» INFORMATION SUPPLIED
-- begin --

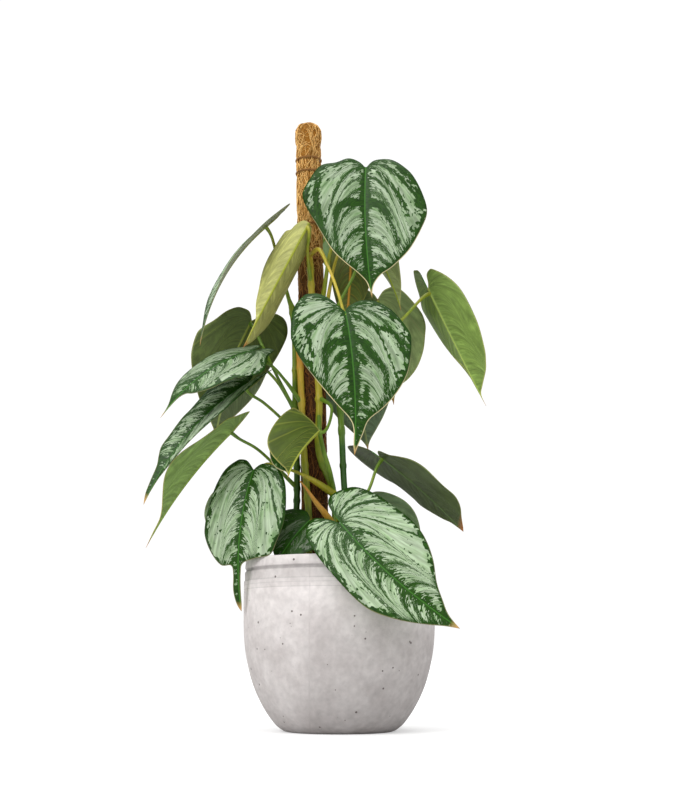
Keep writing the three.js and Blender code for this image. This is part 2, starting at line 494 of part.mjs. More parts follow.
// A closed blade: the same triangles on both faces, offset along the surface's normals, and a rim.
function makeBlade(leaf, thickness) {
  const frame = bladeFrame(leaf);
  const middle = [];
  const rowStart = (row) => (row === 0 ? 0 : 1 + (row - 1) * (BLADE_COLUMNS + 1));
  const last = rowStart(BLADE_ROWS);
  middle.push(...bladePoint(leaf, frame, 0, 0));
  for (let row = 1; row < BLADE_ROWS; row += 1) {
    for (let column = 0; column <= BLADE_COLUMNS; column += 1) {
      middle.push(...bladePoint(leaf, frame, 2 * column / BLADE_COLUMNS - 1, row / BLADE_ROWS));
    }
  }
  middle.push(...bladePoint(leaf, frame, 0, 1));

  const faces = [];
  const first = rowStart(1);
  const final = rowStart(BLADE_ROWS - 1);
  for (let column = 0; column < BLADE_COLUMNS; column += 1) {
    faces.push([0, first + column, first + column + 1]);
    for (let row = 1; row < BLADE_ROWS - 1; row += 1) {
      const here = rowStart(row) + column;
      const next = rowStart(row + 1) + column;
      const leans = column < BLADE_COLUMNS / 2;
      if (leans) faces.push([here, next, here + 1], [next, next + 1, here + 1]);
      else faces.push([here, next, next + 1], [here, next + 1, here + 1]);
    }
    faces.push([final + column, last, final + column + 1]);
  }

  const surface = new THREE.BufferGeometry();
  surface.setAttribute('position', new THREE.Float32BufferAttribute(middle, 3));
  surface.setIndex(faces.flat());
  surface.computeVertexNormals();
  const normals = surface.attributes.normal.array;
  const count = middle.length / 3;
  const upper = middle.map((value, i) => value + normals[i] * thickness / 2);
  const lower = middle.map((value, i) => value - normals[i] * thickness / 2);

  const left = [];
  const right = [];
  for (let row = 1; row < BLADE_ROWS; row += 1) {
    left.push(rowStart(row));
    right.push(rowStart(row) + BLADE_COLUMNS);
  }
  const loop = [0, ...left, last, ...right.reverse()];
  const rim = loop.flatMap((from, i) => {
    const to = loop[(i + 1) % loop.length];
    return [[from, from + count, to], [to, from + count, to + count]];
  });
  const under = faces.map(([i, j, k]) => [i + count, k + count, j + count]);
  const blade = new THREE.BufferGeometry();
  blade.setAttribute('position', new THREE.Float32BufferAttribute([...upper, ...lower], 3));
  blade.setIndex([...faces, ...under, ...rim].flat());
  blade.computeVertexNormals();
  return blade;
}

// The room that a blade takes, with its gap.
const bladeRoom = (leaf) => solidOf(makeBlade(leaf, BLADE_THICKNESS + 2 * TOUCH_GAP));

const plant = new THREE.Group();
plant.name = 'potted_scindapsus';
plant.add(named('pot', makePot(), CONCRETE));

const room = poleRoom();
plant.add(named('soil', geometryOf(makeSoil([room, ...STEMS.map(stemHole)])), EARTH));

const pole = new THREE.Group();
pole.position.copy(POLE_FOOT);
pole.quaternion.copy(poleLean);
pole.add(named('coir_pole', makeCoir(), COIR));
pole.add(named('pole_stake', makeStake(), TIMBER));
TWINE_HEIGHTS.forEach((height, i) => pole.add(named(`twine_${i + 1}`, makeTwine(height), TWINE)));
plant.add(pole);

STEMS.forEach((stem, i) => {
  const leaves = LEAVES.filter((leaf) => leaf.stem === i + 1);
  plant.add(named(stem.name, geometryOf(makeStem(stem, leaves, room)), STEM_GREEN));
});
LEAVES.forEach((leaf) => plant.add(named(leaf.name, makeBlade(leaf, BLADE_THICKNESS), LEAF_GREEN)));

export default plant;
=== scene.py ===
import math

import bpy
import numpy as np
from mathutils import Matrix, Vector


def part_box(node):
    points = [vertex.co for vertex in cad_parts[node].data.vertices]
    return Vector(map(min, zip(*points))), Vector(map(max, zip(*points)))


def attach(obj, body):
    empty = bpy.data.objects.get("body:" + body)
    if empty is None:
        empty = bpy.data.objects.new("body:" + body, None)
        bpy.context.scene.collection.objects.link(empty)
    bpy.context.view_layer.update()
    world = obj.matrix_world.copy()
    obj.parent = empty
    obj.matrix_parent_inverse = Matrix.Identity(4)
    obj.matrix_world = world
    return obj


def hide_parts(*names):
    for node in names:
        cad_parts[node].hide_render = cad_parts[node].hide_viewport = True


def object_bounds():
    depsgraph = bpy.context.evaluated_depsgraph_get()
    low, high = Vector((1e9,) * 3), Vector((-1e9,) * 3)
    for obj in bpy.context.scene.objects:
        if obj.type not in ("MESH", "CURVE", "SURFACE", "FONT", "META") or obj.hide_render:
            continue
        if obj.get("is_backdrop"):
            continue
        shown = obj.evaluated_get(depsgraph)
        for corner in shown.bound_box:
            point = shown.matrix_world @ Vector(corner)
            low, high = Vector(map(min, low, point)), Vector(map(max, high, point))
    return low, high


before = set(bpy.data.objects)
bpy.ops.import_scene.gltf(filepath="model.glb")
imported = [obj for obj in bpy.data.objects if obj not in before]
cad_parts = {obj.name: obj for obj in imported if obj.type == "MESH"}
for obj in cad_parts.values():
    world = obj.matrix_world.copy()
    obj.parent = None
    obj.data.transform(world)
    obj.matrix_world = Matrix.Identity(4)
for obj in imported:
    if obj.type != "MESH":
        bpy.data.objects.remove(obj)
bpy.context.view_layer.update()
scene = bpy.context.scene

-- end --

» EXERCISE DETAILS
The lines to quote run from the one containing "if empty is" to the one containing "shown = obj.evaluated_get(depsgraph)". Quote them exactly, with both of those lines, and nothing else.

» OUTPUT
    if empty is None:
        empty = bpy.data.objects.new("body:" + body, None)
        bpy.context.scene.collection.objects.link(empty)
    bpy.context.view_layer.update()
    world = obj.matrix_world.copy()
    obj.parent = empty
    obj.matrix_parent_inverse = Matrix.Identity(4)
    obj.matrix_world = world
    return obj


def hide_parts(*names):
    for node in names:
        cad_parts[node].hide_render = cad_parts[node].hide_viewport = True


def object_bounds():
    depsgraph = bpy.context.evaluated_depsgraph_get()
    low, high = Vector((1e9,) * 3), Vector((-1e9,) * 3)
    for obj in bpy.context.scene.objects:
        if obj.type not in ("MESH", "CURVE", "SURFACE", "FONT", "META") or obj.hide_render:
            continue
        if obj.get("is_backdrop"):
            continue
        shown = obj.evaluated_get(depsgraph)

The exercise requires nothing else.